In der Sache kann man seine Kernaussagen in einigen Punkte komprimiert zusammen fassen:

  • Die politischen Führungen und ihre Völker gleichermaßen verlieren den Glauben an das Projekt Europa. Zusätzlich entfernen sich Volk und Elite voneinander.
  • Die Idee (Fukuyama, 1989) , dass die Welt sich in eine wandelt, die vom westlichen Modell geprägt ist (liberale Demokratie plus Marktwirtschaft) ist tot – sie war eine Illusion. Vielmehr existiert dieses Modell zunehmend nur noch in Westeuropa.
  • Viele Bürger der EU, und es werden immer mehr, verachten das Konstrukt EU und die dieses Konstrukt tragenden Eliten. Krastev betrachtet diese funktionalen europäischen Eliten als von ihren Völkern abgewandte und losgelöste Söldner.
  • Die Flüchtlingskrise ist eine Revolution. Und Revolutionen erzeugen Gegenrevolutionen. Konkret erheben sich nun in den europäischen Staaten die sich bedroht fühlenden Mehrheiten.
  • Diese Krise ist die erste und einzige, der er das Potenzial zubilligt, die EU sprengen zu können.
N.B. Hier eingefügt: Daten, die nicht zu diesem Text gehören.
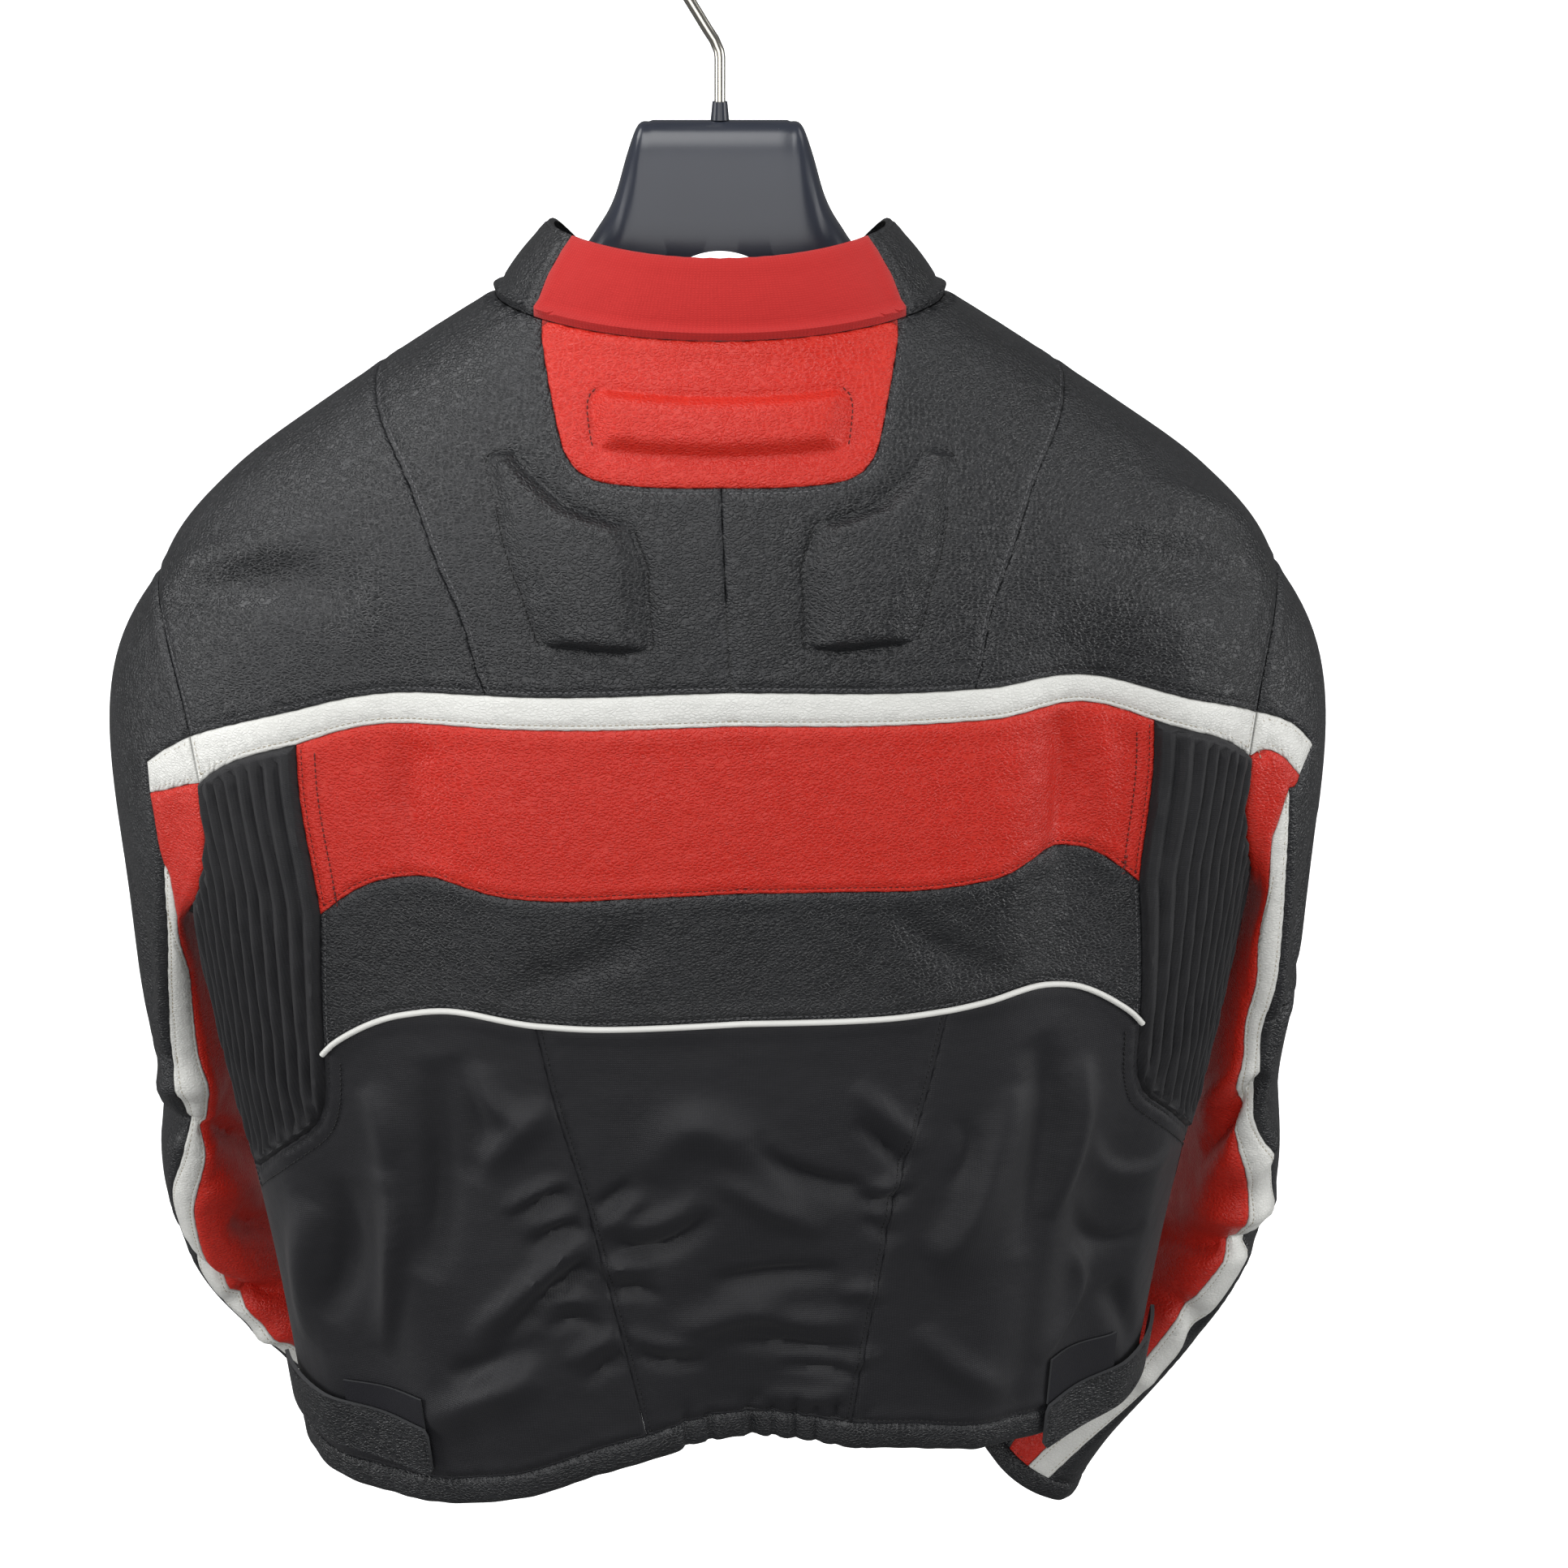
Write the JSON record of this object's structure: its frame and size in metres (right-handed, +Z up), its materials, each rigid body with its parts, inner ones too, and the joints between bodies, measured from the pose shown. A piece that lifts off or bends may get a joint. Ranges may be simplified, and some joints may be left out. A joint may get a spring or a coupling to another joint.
{
  "type": "motorcycle jacket on a hanger",
  "caption": "Short leather and textile motorcycle jacket with a stand collar and stretch panels, zipped up and hanging on a wide moulded hanger with a wire hook.",
  "frame": {"origin": "inside top of the hanger's hook, where the rod carries it", "axes": "+Z up, +Y towards the jacket's back, +X towards the wearer's left"},
  "size_m": [0.672, 0.3492, 0.9766],
  "materials": {
    "black_leather": "pebbled, semi-matt",
    "red_leather": "pebbled, semi-matt",
    "white_leather": "pebbled, semi-matt",
    "red_knit": "smooth bonded knit",
    "stretch_textile": "ribbed, matt",
    "nylon_textile": "plain weave, faint sheen",
    "white_piping": "smooth",
    "hook_and_loop": "looped pile",
    "zip_tape": "woven tape",
    "zip_metal": "dark satin",
    "hanger_plastic": "glossy moulded",
    "hook_steel": "satin nickel"
  },
  "bodies": {
    "jacket": {"back_band_black": "black_leather", "back_band_red": "red_leather", "back_yoke_left": "black_leather", "back_yoke_right": "black_leather", "chest_band": "white_leather", "collar_back": "red_knit", "collar_left": "black_leather", "collar_right": "black_leather", "front_left": "black_leather", "front_right": "black_leather", "hanger_boss": "hanger_plastic", "hanger_form": "hanger_plastic", "hanger_hook": "hook_steel", "hem_binding": "black_leather", "lower_back_centre": "nylon_textile", "lower_back_left": "nylon_textile", "lower_back_right": "nylon_textile", "neck_panel": "red_leather", "piping": "white_piping", "shoulder_left": "black_leather", "shoulder_right": "black_leather", "sleeve_left_band": "white_leather", "sleeve_left_cuff": "black_leather", "sleeve_left_inner": "black_leather", "sleeve_left_outer_lower": "black_leather", "sleeve_left_outer_upper": "black_leather", "sleeve_left_red": "red_leather", "sleeve_left_stripe": "white_leather", "sleeve_right_band": "white_leather", "sleeve_right_cuff": "black_leather", "sleeve_right_inner": "black_leather", "sleeve_right_outer_lower": "black_leather", "sleeve_right_outer_upper": "black_leather", "sleeve_right_red": "red_leather", "sleeve_right_stripe": "white_leather", "strap_left": "black_leather", "strap_patch_left": "hook_and_loop", "strap_patch_right": "hook_and_loop", "strap_right": "black_leather", "stretch_panel_left": "stretch_textile", "stretch_panel_right": "stretch_textile", "zip_slider": "zip_metal", "zip_tape_left": "zip_tape", "zip_tape_right": "zip_tape"},
    "zip_pull": {"zip_pull": "zip_metal"}
  },
  "joints": [
    {"name": "zip_pull_hinge", "type": "hinge", "parent": "jacket", "child": "zip_pull", "pos_m": [0, -0.09166, -0.227], "axis": [-1, 0, 0], "range_deg": [0, 150]}
  ]
}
Sie ist für ihn das 9/11 – Erlebnis Europas.
  • Die deutsche Politik betrachtet er sehr kritisch als den Versuch, sich von der Geschichte durch moralische Selbsterhöhung reinzuwaschen.
  • Und er erklärt anhand der Geschichte der mittel- und osteuropäischen Länder, warum diese auf Flüchtlinge so reagieren, wie sie es tun.
  • Letztlich sieht er die einzige Chance für Europa in einer Gruppe befreundeter Nationalstaaten – nicht in einer engeren Union, wie sie z.B. Macron anstrebt.

Dieses Buch hat mich sehr nachdenklich gemacht und mein Verständnis für unsere mittel- und osteuropäischen Nachbarn massiv erhöht. natürlich muss man nicht alle Positionen teilen, aber es ist definitiv eine große Wissenslücke, sie nicht zu kennen.

 

Fazit: 5/5 Sternen – unbedingt lesen, wenn Sie sich für Europa interessieren!